Read the material below and tally how many lines hold the word "that", giving the number and nothing else.

## Dataset extract
* Begin *
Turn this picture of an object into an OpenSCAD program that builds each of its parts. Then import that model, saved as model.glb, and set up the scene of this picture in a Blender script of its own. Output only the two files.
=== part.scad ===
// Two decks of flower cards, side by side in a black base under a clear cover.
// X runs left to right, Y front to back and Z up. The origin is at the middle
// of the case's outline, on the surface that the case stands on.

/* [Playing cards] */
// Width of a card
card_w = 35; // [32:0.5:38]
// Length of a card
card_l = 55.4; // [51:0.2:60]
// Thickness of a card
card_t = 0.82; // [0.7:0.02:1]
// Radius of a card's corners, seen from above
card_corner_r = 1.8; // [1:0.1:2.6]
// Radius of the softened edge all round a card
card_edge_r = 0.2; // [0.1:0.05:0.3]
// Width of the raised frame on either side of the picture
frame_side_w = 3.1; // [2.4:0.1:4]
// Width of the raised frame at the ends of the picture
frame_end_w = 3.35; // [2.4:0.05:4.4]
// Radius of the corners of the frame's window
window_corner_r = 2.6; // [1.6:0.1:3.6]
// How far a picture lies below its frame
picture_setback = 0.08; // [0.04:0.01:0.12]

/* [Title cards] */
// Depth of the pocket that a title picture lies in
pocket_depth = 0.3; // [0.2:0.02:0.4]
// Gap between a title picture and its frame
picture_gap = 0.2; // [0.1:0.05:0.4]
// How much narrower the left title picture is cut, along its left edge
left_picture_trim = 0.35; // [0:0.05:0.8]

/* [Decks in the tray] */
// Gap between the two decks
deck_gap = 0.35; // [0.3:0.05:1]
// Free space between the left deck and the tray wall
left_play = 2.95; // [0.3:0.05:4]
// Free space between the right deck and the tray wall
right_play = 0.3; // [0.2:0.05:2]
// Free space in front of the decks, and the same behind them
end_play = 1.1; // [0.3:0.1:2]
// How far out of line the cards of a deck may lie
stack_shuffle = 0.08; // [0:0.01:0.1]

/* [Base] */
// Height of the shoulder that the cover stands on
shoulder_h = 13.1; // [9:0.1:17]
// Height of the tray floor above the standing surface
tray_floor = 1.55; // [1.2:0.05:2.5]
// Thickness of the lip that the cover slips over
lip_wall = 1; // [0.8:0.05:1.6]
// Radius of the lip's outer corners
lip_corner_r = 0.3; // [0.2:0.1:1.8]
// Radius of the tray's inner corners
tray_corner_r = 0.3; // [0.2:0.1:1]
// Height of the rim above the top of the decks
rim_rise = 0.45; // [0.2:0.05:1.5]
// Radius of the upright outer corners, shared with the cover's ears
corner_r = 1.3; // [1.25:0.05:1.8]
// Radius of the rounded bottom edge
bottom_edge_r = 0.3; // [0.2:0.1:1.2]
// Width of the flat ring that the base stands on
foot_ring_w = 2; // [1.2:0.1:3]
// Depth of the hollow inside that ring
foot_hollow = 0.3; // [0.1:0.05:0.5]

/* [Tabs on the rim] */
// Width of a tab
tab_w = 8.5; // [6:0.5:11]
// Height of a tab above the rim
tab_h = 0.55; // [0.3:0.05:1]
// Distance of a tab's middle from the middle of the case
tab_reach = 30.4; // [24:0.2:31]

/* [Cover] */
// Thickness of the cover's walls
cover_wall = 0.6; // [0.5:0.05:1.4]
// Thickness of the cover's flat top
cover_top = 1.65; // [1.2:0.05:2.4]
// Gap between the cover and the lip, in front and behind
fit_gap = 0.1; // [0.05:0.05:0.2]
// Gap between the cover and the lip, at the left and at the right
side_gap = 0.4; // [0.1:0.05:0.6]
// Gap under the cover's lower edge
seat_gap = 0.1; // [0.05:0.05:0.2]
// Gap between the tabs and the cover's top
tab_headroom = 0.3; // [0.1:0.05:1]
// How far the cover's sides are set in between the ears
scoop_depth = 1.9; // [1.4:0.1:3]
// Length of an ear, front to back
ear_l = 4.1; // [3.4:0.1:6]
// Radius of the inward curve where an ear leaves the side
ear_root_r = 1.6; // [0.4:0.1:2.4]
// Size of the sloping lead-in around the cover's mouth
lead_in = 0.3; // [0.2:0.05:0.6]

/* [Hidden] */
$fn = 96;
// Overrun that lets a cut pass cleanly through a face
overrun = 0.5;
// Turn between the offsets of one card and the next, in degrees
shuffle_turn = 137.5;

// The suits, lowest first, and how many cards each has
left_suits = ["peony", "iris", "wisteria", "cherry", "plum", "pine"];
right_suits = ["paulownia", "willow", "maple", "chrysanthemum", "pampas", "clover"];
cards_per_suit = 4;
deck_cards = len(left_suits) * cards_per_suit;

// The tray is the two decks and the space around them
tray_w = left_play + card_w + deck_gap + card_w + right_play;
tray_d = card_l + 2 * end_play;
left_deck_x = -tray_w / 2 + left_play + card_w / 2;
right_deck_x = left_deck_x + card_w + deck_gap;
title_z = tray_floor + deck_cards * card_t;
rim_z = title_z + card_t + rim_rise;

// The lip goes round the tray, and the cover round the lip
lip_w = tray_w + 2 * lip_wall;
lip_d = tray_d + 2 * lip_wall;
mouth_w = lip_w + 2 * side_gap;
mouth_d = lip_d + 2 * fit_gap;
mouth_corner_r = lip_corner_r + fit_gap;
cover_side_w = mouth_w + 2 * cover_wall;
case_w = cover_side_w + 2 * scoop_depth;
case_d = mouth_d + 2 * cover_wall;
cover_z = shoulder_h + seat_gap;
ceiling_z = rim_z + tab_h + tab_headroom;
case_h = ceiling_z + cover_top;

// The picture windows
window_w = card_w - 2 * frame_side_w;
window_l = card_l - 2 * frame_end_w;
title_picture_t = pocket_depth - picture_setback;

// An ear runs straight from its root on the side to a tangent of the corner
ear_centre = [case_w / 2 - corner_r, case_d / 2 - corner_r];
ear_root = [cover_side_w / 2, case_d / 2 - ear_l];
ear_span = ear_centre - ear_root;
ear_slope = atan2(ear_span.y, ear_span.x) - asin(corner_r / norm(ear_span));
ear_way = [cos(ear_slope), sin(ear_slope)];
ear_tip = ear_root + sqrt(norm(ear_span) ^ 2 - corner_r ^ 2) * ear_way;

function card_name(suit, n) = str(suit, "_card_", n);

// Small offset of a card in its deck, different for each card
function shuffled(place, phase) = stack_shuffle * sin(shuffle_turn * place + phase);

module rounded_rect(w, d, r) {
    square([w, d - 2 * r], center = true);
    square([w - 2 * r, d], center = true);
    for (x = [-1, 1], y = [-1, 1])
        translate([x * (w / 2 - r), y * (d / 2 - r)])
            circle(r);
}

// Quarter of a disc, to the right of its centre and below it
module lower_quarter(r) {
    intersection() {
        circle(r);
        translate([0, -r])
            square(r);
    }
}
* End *
## Response to the exercise
8